I came of age in the 1970s: that meant kipper ties and flares; David Cassidy – or Donny Osmond; teetering clunkily around on platform soles; it was before mobile phones, and so meant stretching the curly telephone wire as far as it would go to get a bit of privacy for all those intense intimate chats with best friends, away from prying parental ears – usually sitting on the stairs! And of course, Saturday Night Fever, and John Travolta in dazzling white…

It takes a degree of cool to get away with dazzling white – as anyone who has owned a pair of white jeans knows; and dazzling white at Wimbledon or Lords is always a sight to behold. And then there is liturgical white – usually resplendent with gold for festivals and holidays…and there is the white of a wedding, where it is the symbol of faithful, committed love.

But there are other echoes as well – and today, the New Girl, in my own newly pressed white alb, I feel a little like Jacques’ description of the schoolboy in the Seven Ages of Man speech in As You Like It – ‘with shining morning face…walks unwillingly to school.’  No, I’m not unwilling – I am here with great joy and full of hope; yet Shakepeare here conveys something of the vulnerability that shiny newness brings.

All of these themes are present in today’s Gospel; Jesus takes with him Peter, James and John; and they go up a high mountain – and mountains are the place of the encounter the living God: Moses, on Mount Sinai and Elijah, on Mount Horeb; and Moses and Elijah encounter God – and are sent back to earth, as it were, transformed – not simply for themselves, but in order to speak out against the powerful who exploit the weak; Moses and Elijah feed the people when the rulers cannot – or will not.

They become themselves transformed humanity, in order to give back humanity to those whose humanity has been trampled. And they do so not in power and strength – for in meeting the living God, they eschew the one thing the powerful cannot: they empty themselves of all power and become utterly vulnerable;

So the dazzling white of Jesus today shows him to be the new Moses, the new Elijah, the one in whom the new humanity and new creation is come to us. Not in power and majesty – for the dazzling white is the dazzling newness of vulnerability – a vulnerability which Jesus embraced fully – for he is the human one, from the vulnerable baby in the manger, to the broken man on the cross.

It’s not a bad way of reflecting on the beginning of a new ministry; for we all – priests and people together – are at our most human when we say simply, ‘just as I am’ – fully embracing our own humanity, our ordinariness, our vulnerability; for it is in precisely this that the glory of God is most visible; ‘the glory of God is the human being fully alive,’ said Irenaeus of Lyon; ‘and to be fully alive is to be in the presence of God.’
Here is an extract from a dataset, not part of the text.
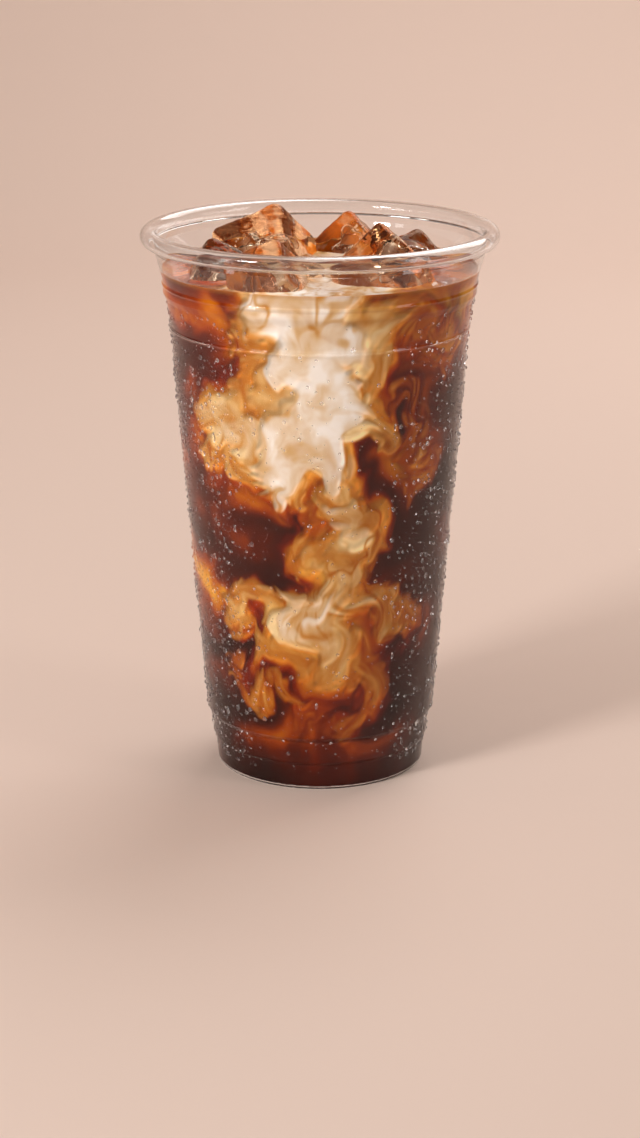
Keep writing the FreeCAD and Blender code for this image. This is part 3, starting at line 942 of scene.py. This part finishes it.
def hollow_maker(block):
    """An ice block's shape a tenth of a millimetre smaller, with fewer faces, to cut its hollow."""
    mesh = block.data.copy()
    points = coordinates(mesh)
    normals = np.array([v.normal[:] for v in mesh.vertices])
    mesh.vertices.foreach_set("co", (points - normals * INTO_WALL * MM).ravel())
    cutter = in_scene(block.name + "_hollow", mesh)
    fewer = cutter.modifiers.new("fewer", "DECIMATE")
    fewer.ratio = HOLLOW_DETAIL
    return plain_mesh(cutter, cutter.name)


def cut_hollows(top, blocks):
    """Cut every block's hollow out of the top slab."""
    for block in blocks:
        cutter = hollow_maker(block)
        cut = top.modifiers.new("hollow", "BOOLEAN")
        cut.operation = "DIFFERENCE"
        cut.solver = "EXACT"
        cut.object = cutter
        plain_mesh(top, top.name)
        bpy.data.objects.remove(cutter)
    smooth(top.data)


print("a hollow keeps", HOLLOW_DETAIL, "of the ice's faces")

# %% The four slabs
levels = [LOWEST, *SLAB_JOINTS, SURFACE + MENISCUS_RISE]
drink = []
for i, name in enumerate(("drink_foot", "drink_low", "drink_middle", "drink_top")):
    low, high = levels[i:i + 2]
    bottom = (floor_at, FLOOR_SPACING) if i == 0 else (flat_at(low - SIDE_STEP), HIDDEN_SPACING)
    top = (surface_height, TOP_SPACING) if i == 3 else (flat_at(high + SIDE_STEP), HIDDEN_SPACING)
    drink.append(slab(name, low, high, bottom, top))
cut_hollows(drink[-1], ice_blocks)
for piece in drink:
    print(piece.name, triangles(piece), "triangles")

# %% [markdown]
# ## The drink's colours
# Every point of the slabs takes its colour from the layers worked out above, as an attribute that the material
# reads. The hollows round the ice are what is seen through the ice, so they are milky amber near the surface,
# where painted daylight comes down through little coffee, and brown further down, where less of it reaches.
# Where the liquid climbs the wall in a thin edge it is amber too, as painted light that shines through it.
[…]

And to be in the presence of God is to be vulnerable; for to be in the presence of God is to have nowhere to run, nowhere to hide. The response of the disciples, faced as they are with God’s strange glory, God’s odd mercy, God’s paradoxical power – is perhaps understandable; there is fear – there is a need to do something, and, in Peter’s desire to build booths – perhaps thinking festival of Succoth, or tabernacles – there is a desire to fall back on tradition, to try to find a place for this in what we know and trust.

None of this is wrong in itself; the fear of the Lord as the psalmist says is the beginning of wisdom; but not its end; we are called to do something real and practical with our faith to help others; and tradition, rhythm, routine, helps us to practise our faith, to keep on keeping on.

Yet none of this is quite enough; for, just as more is asked of the disciples, so more is asked of us as disciples of Christ, baptised into the death of the Lord; we too are asked to come into the presence of God in all our vulnerability, in all our humanity – to be ‘just as we are’ –  in all our human glory and brokenness;

Can we do it?  Well, we do whenever we feed on Christ in the sacrament, on broken bread and wine outpoured; for to say ‘this is my body and this is my blood’ is to say Christ bodies himself into all this – all that is joyful and sorrowful, all that is wonderful and wounded, all that is, like the host, blessed and broken.

Can we? For we become what we consume; we become the body of Christ; for in receiving the body and blood of Christ, we allow ourselves to become more and more the best human beings we can be – in all our vulnerability and fragility; and in coming into the presence of God in that humanity, we discover the God whose nature and name is relentless, committed love – for us, and for all humanity; and in that discovery, we become, in Austin Farrer’s memorable phrase, walking sacraments; for the sake of one another, for our neighbours in this community – and for the life of the world.  Amen.